Film excerpts assume the formal role of the documentary, archive material is given narrative functions. Thus the protagonist of Ulmer’s Detour serves repeatedly as an allegorical Ulmer double, as his alter ego; and the main character from Ulmer’s Beyond The Time Barrier, who stands in the wasteland outside the futuristic city, shares the same fascinated expression that Ulmer might wear as he stands before the gates of the glamor world of Hollywood.
The film’s staging, visual style, and montage convey to the viewer the B-movie’s “attitude of life,” its fast, forceful narrative pace, its roughness and simplicity, its extreme density and directness, but without imitating its style, Ulmer’s style. Thus Edgar G. Ulmer – The Man Off-screen isn’t just a fascinating mythical tale of a truly influential Hollywood maverick, but it also explores the issue of what fascinates us about the barrenness, efficiency, and flexibility of B-movies.
Edgar G. Ulmer
Edgar G. Ulmer (1904–1972) emigrated from Austria in the late twenties and became the King of B-movies in Hollywood with the minor masterpieces “The Black Cat” (1934), “Grine Felder” (1937), “Bluebeard” (1944), “Detour” (1945), “Strange Illusion” (1945), “Ruthless” (1948) or “The Naked Dawn” (1955), to name just a few, which have long since become classics of their genre.

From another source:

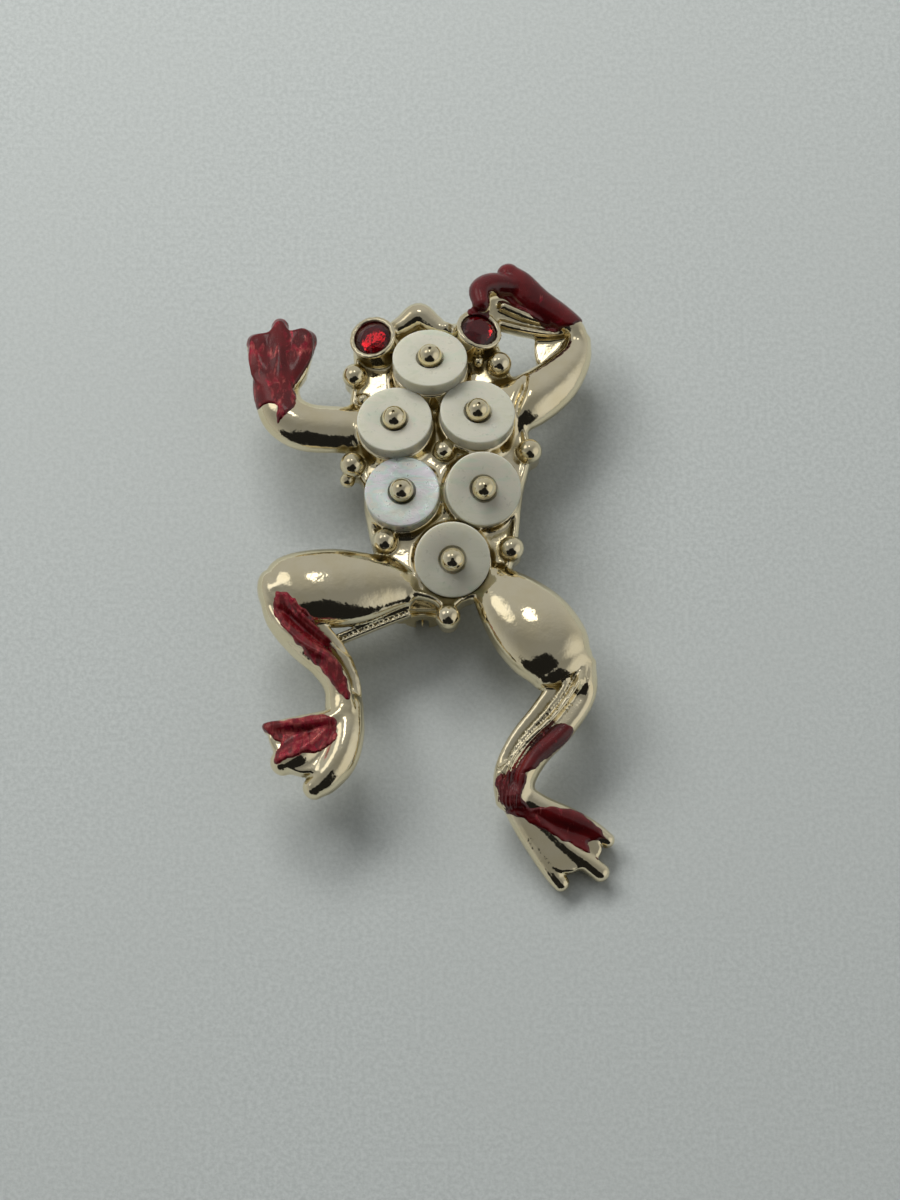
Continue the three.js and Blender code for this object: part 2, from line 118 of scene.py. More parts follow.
def smooth_path(stops, per_span=9, closed=False):
    """Catmull-Rom samples through the stops, in any number of columns."""
    stops = np.asarray(stops, float)
    if closed:
        padded = np.vstack([stops[-1:], stops, stops[:2]])
    else:
        padded = np.vstack([2 * stops[0] - stops[1], stops, 2 * stops[-1] - stops[-2]])
    rows = []
    for p0, p1, p2, p3 in zip(padded, padded[1:], padded[2:], padded[3:]):
        for t in np.arange(per_span) / per_span:
            rows.append(
                0.5 * (2 * p1 + (p2 - p0) * t + (2 * p0 - 5 * p1 + 4 * p2 - p3) * t**2
                       + (3 * p1 - p0 - 3 * p2 + p3) * t**3)
            )
    if not closed:
        rows.append(stops[-1])
    return np.array(rows)


def outline_distance(x, y, outline):
    """Signed distance to a closed plan outline, negative inside."""
    nearest = np.full(x.shape, 1e9)
    inside = np.zeros(x.shape, bool)
    for (ax, ay), (bx, by) in zip(outline, np.roll(outline, -1, axis=0)):
        ex, ey = bx - ax, by - ay
        wx, wy = x - ax, y - ay
        t = np.clip((wx * ex + wy * ey) / (ex * ex + ey * ey + 1e-12), 0, 1)
        nearest = np.minimum(nearest, (wx - t * ex) ** 2 + (wy - t * ey) ** 2)
        crosses = (ay > y) != (by > y)
        if ey != 0:
            inside ^= crosses & (x < ax + ex * (y - ay) / ey)
    return np.where(inside, -1.0, 1.0) * np.sqrt(nearest)


class Shape:
    """One part of the casting: its box, how softly it joins what came before, and its distance field."""

    def __init__(self, low, high, blend, field, cut=False):
        self.low = np.asarray(low, float) - 1.0
        self.high = np.asarray(high, float) + 1.0
        self.blend = blend
        self.field = field
        self.cut = cut


class Groove:
    """A flute along a limb. Angle 90 is the top; depth is a share of the limb's radius, negative for a ridge."""

    def __init__(self, at, angles, depth, width):
        self.at = at
        self.angles = np.radians(angles)
        self.depth = depth
        self.width = math.radians(width)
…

Ulmer was forgotten, rediscovered, and finally ended up a cult figure. All his life he straddled the line between art, solid craftsmanship, and trash, “an Odysseus of cinema, who wasn’t destined to return home, but who, on his long voyage through various genres and film cultures, spanned the entire spectrum: cool modernity alongside lascivious speculation, cheap trash beside classic virtuosity.” (Bert Rebhandl) Ulmer was and still is the nonconformist, non-classifiable filmmaker par excellence.
His hopes of making it into the ranks of the big Hollywood directors during his lifetime wouldn’t come true. Hollywood, that Ulmer laconically called “home,” remained for him for the most part just an object of yearning: for financial security, for artistic recognition. On the other hand he insisted on artistic independence and for this he was willing to work on the fringes of the dream factory, almost always on an extremely low budget, at a breakneck pace. One might say that in every way Ulmer’s life and work took place on the fringes, off-screen.
After he is discovered in the early 60s, mainly by cinephilic critics and directors associated with the Nouvelle Vague, Ulmer is celebrated and revered as a cult director, as auteur. His admirers recognize Ulmer’s talent of being able to bring out the artistic maximum on a minimal budget, his pessimistic, existentialist heroes and stories, his virtuosity with lighting and camera. But it is too late – Ulmer can no longer profit from this rediscovery.
Edgar Ulmer is certainly the most underrated of all American filmmakers. His movies surprise us with their freshness, directness, and inventiveness.